Back in 2005 we were still putting smiling photos on our holiday cards and we still had a tiny bit of free time even with three kids age 5 and under, one of whom was a newborn and another had just been diagnosed with Autism. But come September of that year things really started to hit the fan. In 2004 when our son was diagnosed with Autism and as devastating as that diagnosis was, we thought for sure we had it under control. It was our older daughter who was the mixed bag of anxiety and emotions heading in to kindergarten, though her “crazy” behavior had started years earlier. The preschool teacher had seen the signs but never went as far as to interpret them for us. We do not think she would have called it PANDAS. At that point, I hadn’t even heard the term yet. Fortunately her Kindergarten teacher, who as a PhD in Early Childhood Education, noticed her behaviors insisted there was something wrong – really wrong but did not make a connection to PANDAS.

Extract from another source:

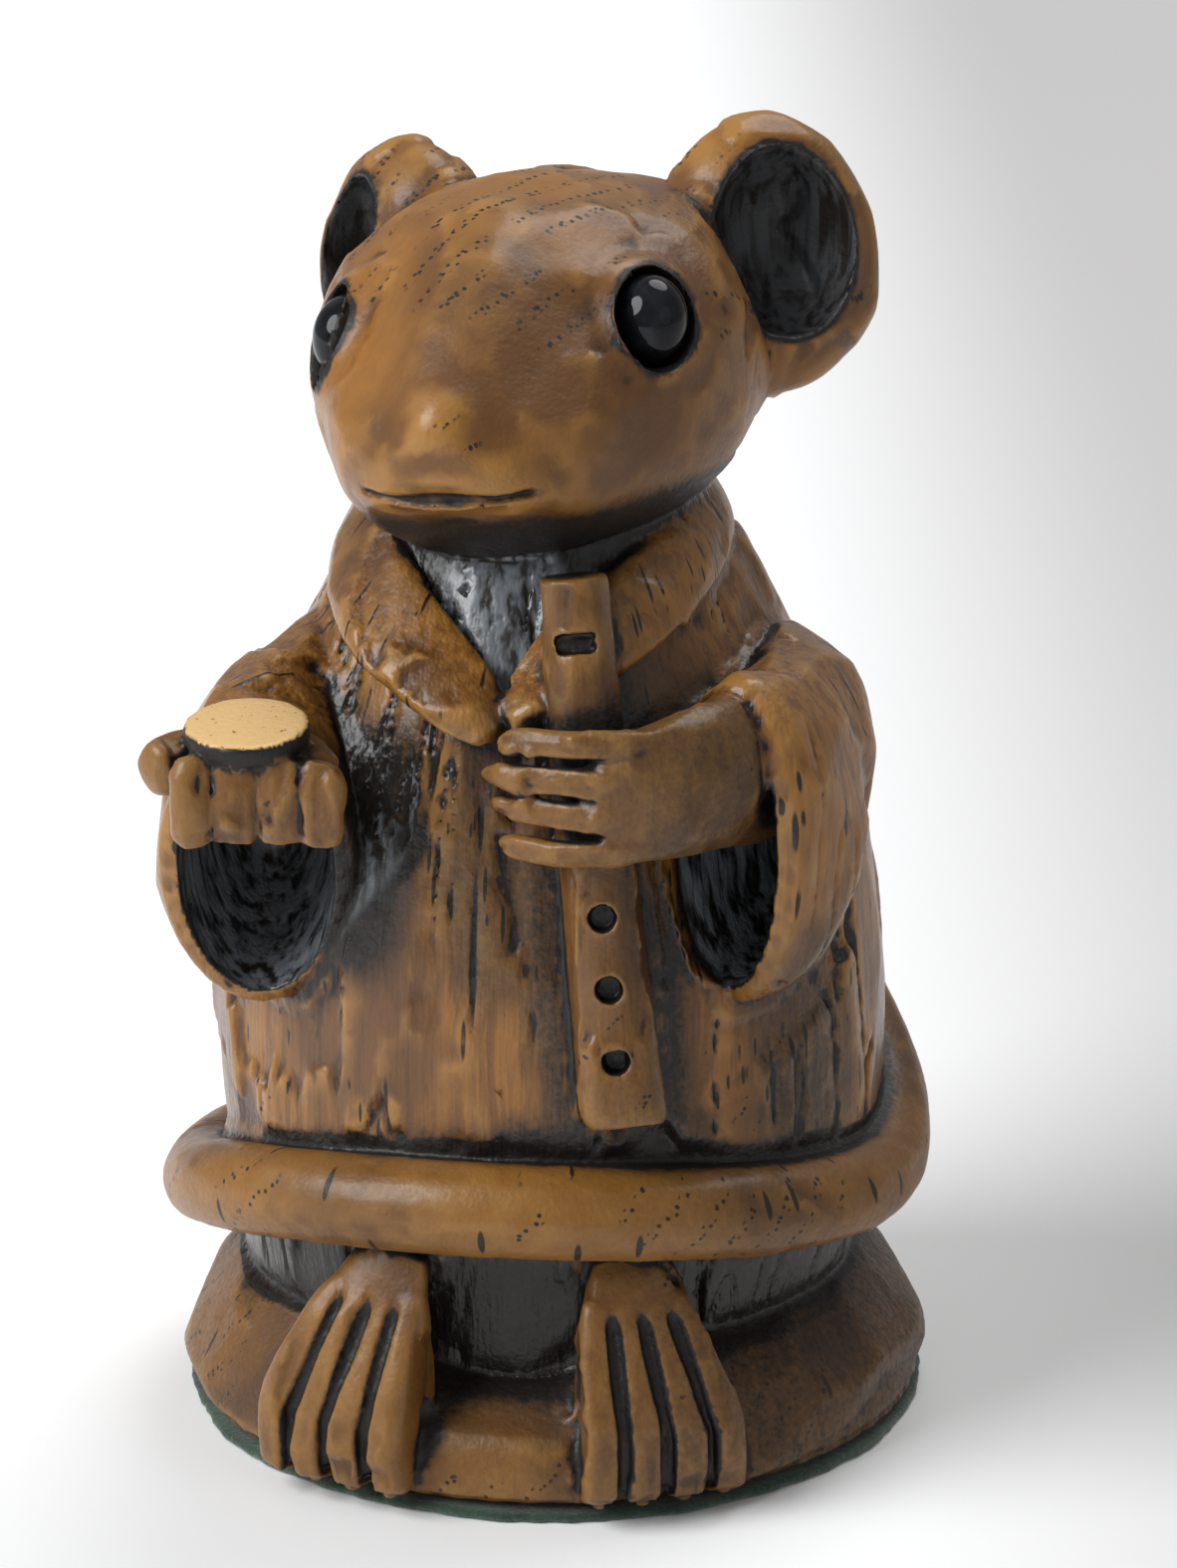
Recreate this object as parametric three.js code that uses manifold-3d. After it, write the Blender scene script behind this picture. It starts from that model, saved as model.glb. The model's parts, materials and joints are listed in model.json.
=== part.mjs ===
// A robed mouse that plays a whistle and holds out a coin, cast in one piece from a carved master.
// Millimetres, +Z up. The origin is the middle of the round foot's underside, and the mouse looks along -Y.
import * as THREE from "three";
import { mergeVertices } from "three/addons/utils/BufferGeometryUtils.js";
import Module from "manifold-3d";

const wasm = await Module();
wasm.setup();

// Driving sizes
const FIGURE_HEIGHT = 78.5; // from the felt to the tip of the taller ear
const FELT_THICKNESS = 1;
const FELT_RADIUS = 23.2;
const FOOT_RADIUS = 23; // of the round mound that the mouse stands on
const MOUND_HEIGHT = 8.4;
const MOUND_CHAMFER = 0.6;
const MOUND_DIP = 1.9; // between the feet
const STANCE = 0.7; // the mouse stands this far to its right of the mound's middle
const ROBE_HALF_WIDTH = 20.7; // at the hem
const ROBE_HALF_DEPTH = 20;
const TAIL_THICKNESS = 5.8;
const SLEEVE_WALL = 1.3;
const SLEEVE_HOLLOW = 12; // how far the sleeve's mouth goes in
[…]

We took her to several pediatricians and developmental specialists who insisted that her behavior was a response to her younger sister’s birth or her brother’s autism. It was in the course of confirming a piece of information about Autism for my son that we stumbled on the term PANDAS. In its nascent stages of development PANDAS was very new as was the criteria for PANDAS as defined at the time. Our daughter was too young for the criteria, she had too few of the symptoms, she was not anxious enough to have PANDAS were some of the things I heard from the nice people. The not-nice people would not even discuss it.
By stroke of luck I had the baby in for a checkup at the pediatrician and she happened to be seen by an elderly semi-retired doctor in the practice. At the end of the exam he asked if there was anything else I needed, I took the opening and asked about PANDAS for my older daughter. By that time, honestly, I was willing to chat up anyone. This wonderful older doctor saw her a few days later. We talked all about PANDAS; he gave me instructions, 2 months’ worth of antibiotics and sent me off telling me that the invoice would only read ‘Anxiety’ not as a favor but because the practice was not allowed to code PANDAS. He said they could not support PANDAS in a pediatric practice. He also told me, I’d have to go out of state to find a practice for further care. He offered no more help and no other names or advice.
Fortunately our son’s private teacher provided the next clue. She had had several kids from lower Westchester seek out an integrative medical practice in Connecticut with promising results in many cases. That was our next step; it was a big one emotionally and financially. We are very grateful to have been given the direction we needed. It was not an easy direction and still is not to this day.
The two older kids got IVIG treatments covered by insurance for two and a half years. In the end our older daughter benefited greatly and is on the road too managed recovery. Our son’s body did not hold on to his gains from the IVIG but it helped while he was repeating courses of IVIG. When he went off IVIG, he went on different protocols that still need to be changed occasionally.
Our baby is now 10. When she was in preschool we watched her like a hawk. In Kindergarten as soon as we saw signs of PANDAS we sought treatment and because her older siblings had undergone extensive therapies and our practitioners knew our family history. At age 4 ¾, as soon as she began exhibiting PANDAS symptoms, she was treated right away without having to endure a “wait and see” approach. Her siblings age 13 and 15 now still have their ups and downs with PANDAS, they still get treatment on an as needed basis.
Our son with Autism, now age 13, still struggles with symptoms of PANDAS, Autism and food allergies. We are lucky to have caught his PANDAS relatively early. The earlier the better it seems.
Our oldest daughter who originally drove her preschool and Kindergartens teachers a bit crazy is now days an amazing student, artist and writer. She also seems to have reconciled what she used to call “The loss of 6 years of writing ability, and friend ships” into a stepping-stone and is building her future.
We hope to God that your journey is made quicker and easier having read this information. Best wishes on your journey.